Ah well, if I can sell a £5 crocheted hat this week then at least I could look forward to an Asda pizza this weekend with a bit of change to spare. Chips anyone?


9 thoughts on “The Pizza That Broke the Camel’s Back”

    1. Thanks Andy. The disturbing thing is that juggling and budgeting and cutting back become the normal way of life, and doing without becomes the usual resort instead. I wrote a post last week about Katie Hopkins and the food/exercise issue where I touched on doing without – in my case it was missing two meals a day – and the last straw this weekend has prompted me to write more about it today. When it comes to the stage of being undone by a sodding Asda pizza then the only way from here is up, right?!


      1. Definitely! As the song goes, things can only get better. Up here on the Langley Estate there are more and more people calling late into one of the town’s many Tesco Extra’s for the reduced food. The local newspaper carries updates about the several (non-rival) food banks that have started up. People are definitely feeling the pinch.


  1. Its the same everywhere I think. Here in the good old USA sometimes it feels like the people who do not try can qualify for all kinds of assistance, but people like you who have just had a bad stretch….. are left on their own. I hope things turn around for you soon.


  2. We did a Debt Management plan which sorted us out years ago and friend of ours are doing an IVA now. The mental strain from the anxiety caused by debt is huge and I do sympathise.
    I remember the allowances they made for parts of living expenses and like you was agog at the level they stated. Our hardest battle was with the banks who at that time had less regulation and were happy to phone us aggressively at stupid hours. Now we don’t touch credit cards and Gill has evolved into a super shopper but we still have to scratch around for uniforms, Xmas etc and are hugely grateful to my Mum for her support.
    Chin up – it’s easy top say “all things pass” but they do.
    Just a thought …… she charges £14 an hour.

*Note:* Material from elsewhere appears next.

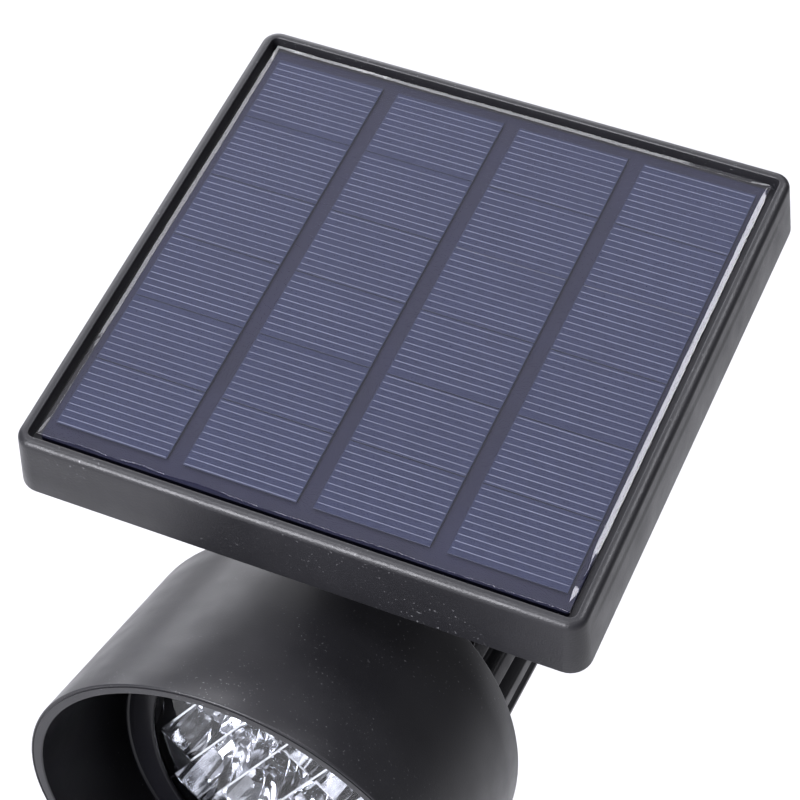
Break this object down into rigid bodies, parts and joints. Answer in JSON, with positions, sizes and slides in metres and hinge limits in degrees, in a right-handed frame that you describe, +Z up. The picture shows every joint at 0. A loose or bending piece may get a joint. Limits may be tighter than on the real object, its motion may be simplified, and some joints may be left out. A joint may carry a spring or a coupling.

  3. Pam, First thing you need to do is take the sharpest pair of scissors you have and have a family ceremony and cut the bloody things in half !. Then the next thing to do is to go to a debt councillor and get everything consolidated into one debt, he(or she) will then talk to the people you owe money too and get a reasonable payment scheme going. These credit companies are not crazy and they will bend a bit (lot) as the old saying is correct that you cannot get blood out of a stone. Then get yourself some good ideas on nutrition e.g. plant a garden you can eat. Right now your Blackberries should be in season, go and pick them. They are free. When I was a kid we used to go to a place called White Gates on the way to Heywood & walk back via “Hopwood Hall” and pick a ton of Blackberries. I digress, Where I live on the north end of Vancouver Island (Canada) we have to be resourceful as we are 9 miles from a bottle of milk or a loaf of bread and we live frugally but well. Grow a few vegetables and have a greenhouse.
    Give me an e-mail and I will send you a load of recipes that you can make with ease and cheap, and, for god sake use that food bank that fellow in Middleton was talking about. Don’t be proud. You can always pay them back in kind. Do a few hours work there as a volunteer.
    Cheers…..George Kearey (Ex Grange Drive, Blackley)


  4. I feel your pain. I am constantly juggling things here, there and everywhere. We do not own a car, we do not drink and we do not smoke. I see everywhere people who can work but can’t be arsed to drinking, smoking and running a car and I think to myself ‘how can they afford it, but we can’t’.